Cognitive diversity can boost investment team performance if ‘managed well’

Cognitive diversity can boost investment teams’ performance, but firms cannot just “add diversity and stir” to achieve improved results, a study by London Business School professor of finance, Alex Edmans, has argued.

The study, commissioned by the Diversity Project, focused on the range of perspectives, experiences, skill sets, and ways of thinking within investment teams, and how this influenced the quality of decision making.

Combining a review of academic literature with case studies from investment professionals, the report identified strong consistency between the two and that ‘virtually all' practitioners believed that cognitive diversity had the potential to create substantial value.

While cognitive diversity can create clear advantages for investment teams due to a greater range of perspectives and the mitigation of groupthink, it also comes with challenges, such as miscommunication and slower decision making, the study found.

To address these challenges, the report argued that sophisticated leadership was required to create an environment where dissent was encouraged but also an understanding was made on when to move forward and which views to prioritise.

In light of the findings, the Diversity Project identified six priorities help the investment industry realise the benefits and diminish the costs of cognitive diversity.

It encouraged firms to invest in managers and leaders, optimise hybrid working, broaden recruitment and keep a close eye on promotions.

Furthermore, firms were urged to organise diversity and inclusion efforts around problem solving, assess the quality of decision making, and reframe the debate to provide a nuanced analysis of the benefits and potential costs of diversity.

Building on the report’s findings, the Diversity Project will develop a framework for firms looking to harness the benefits of cognitive diversity.

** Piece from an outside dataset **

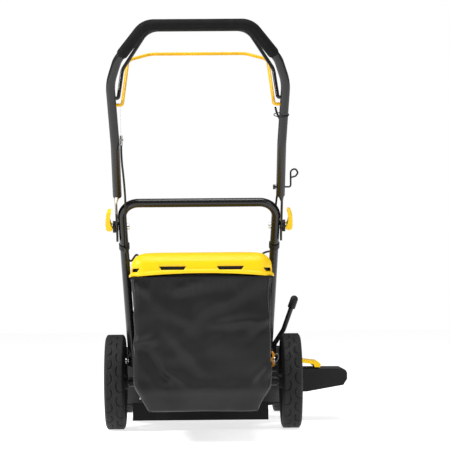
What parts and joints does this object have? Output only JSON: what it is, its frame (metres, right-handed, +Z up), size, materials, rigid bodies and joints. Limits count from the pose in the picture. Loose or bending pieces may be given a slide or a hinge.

“Before conducting this research, I thought that cognitive diversity was unambiguously beneficial – surely, diverse viewpoints lead to better decisions,” commented Edmans.

“But the scientific evidence and practitioner insights highlighted that it’s more complex. While cognitive diversity can indeed generate substantial benefits, it is also difficult to manage and must be supported by psychological safety and a culture of inclusion.

“These challenges only heighten its importance: since it is tricky to get right, any organisation that succeeds will enjoy a significant competitive advantage. I hope this report helps firms do exactly that.”

The Diversity Project chair, Baroness Helena Morrissey, added: “The Diversity Project commissioned this work to reassess the ‘business case’ for diversity. We made it clear at the outset that we wanted to see what the evidence showed, not work backwards from any conclusion we hoped to see.

“The conclusions are both intuitive and compelling: diversity must be developed thoughtfully and managed well to harness its powerful benefits.

“As the report highlights, great investment involves pursuing outlier ideas, so firms must create the right teams working in the right conditions for those ideas to surface.

“I hope this research will unify those on opposite sides of the DEI debate so we can all focus on delivering the best client outcomes.”